AFI: You’ve said in the press notes that you’re comfortable ‘being in the risk zone’.
Julia Leigh: Yeah, I’m very comfortable in the risk zone. In fact I like to be in the risk zone. I think in fact with all good projects, you are in the risk zone. If you’re not in the risk zone, there’s probably a problem.
AFI: Did you always imagine that you would be a writer when you were a little girl?
Julia Leigh: I have always been somebody who has been formed by literature. I mean, I was a big reader. Yeah, I think a reading life is part of the writing life. And actually, this thing about this shift from literature to film, it all comes from the one place, which is your sensibility. And your sensibility is formed by so many different things. So I do resist this habit of typecasting people into one medium or another.

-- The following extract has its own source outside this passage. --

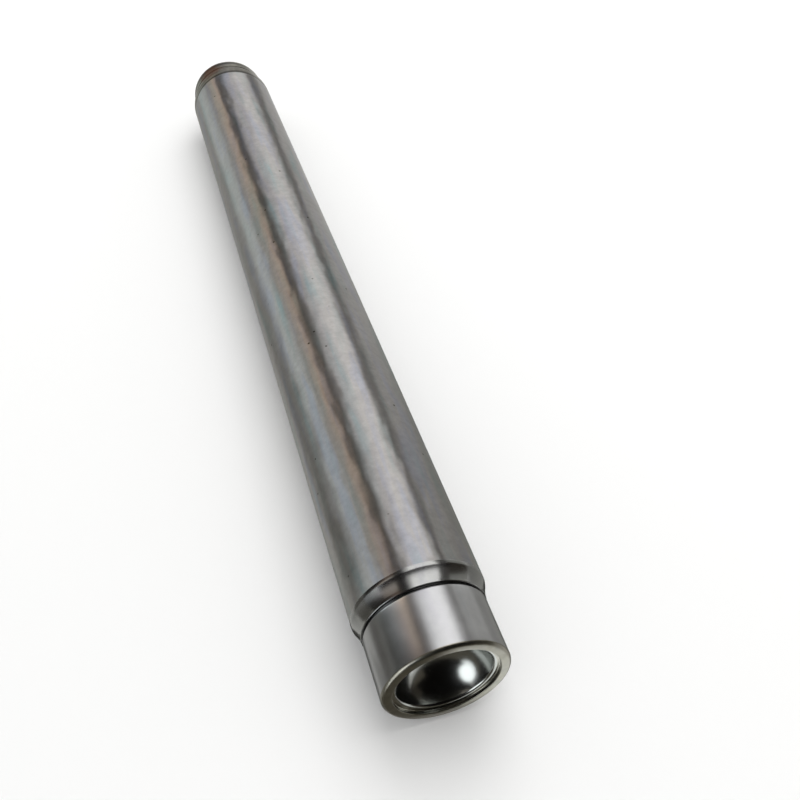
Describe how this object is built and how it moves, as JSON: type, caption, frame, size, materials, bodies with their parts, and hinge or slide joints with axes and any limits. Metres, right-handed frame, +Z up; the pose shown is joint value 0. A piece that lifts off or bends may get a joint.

AFI: And yet it is quite unusual for a novelist to turn director.
Julia Leigh: That’s true. Actually, there probably aren’t many novelist-filmmakers. I can’t think of any.
AFI: Can you tell us about your involvement with the film adaptation of your novel The Hunter, releasing later this year?
Julia Leigh: Yes, it’s directed by my friend Daniel Nettheim, he’s a director. And I opted not to read the screenplay and I opted not to go to the screening room of the early cuts of the film because I’m waiting for the glorious day when I can just sit down in a cinema with an audience and see it myself as a very surreal personal experience, which will be a great day I think. That film is also coming out later this year. But I did go down and I visited the set in Tasmania and that was wonderful.
AFI: How did Daniel come on board with the project?
Julia Leigh: Dan is actually a really close friend of mine. We edited the student newspaper together in 1989, Honi Soit. There was a close little group of us and that was a great early collaborative experience.
AFI: It’s often mentioned that your script for Sleeping Beauty made the Hollywood Black List. How does that actually happen?
Julia Leigh: I have an agent in America at UTA, Bec Smith, and that’s how that happens.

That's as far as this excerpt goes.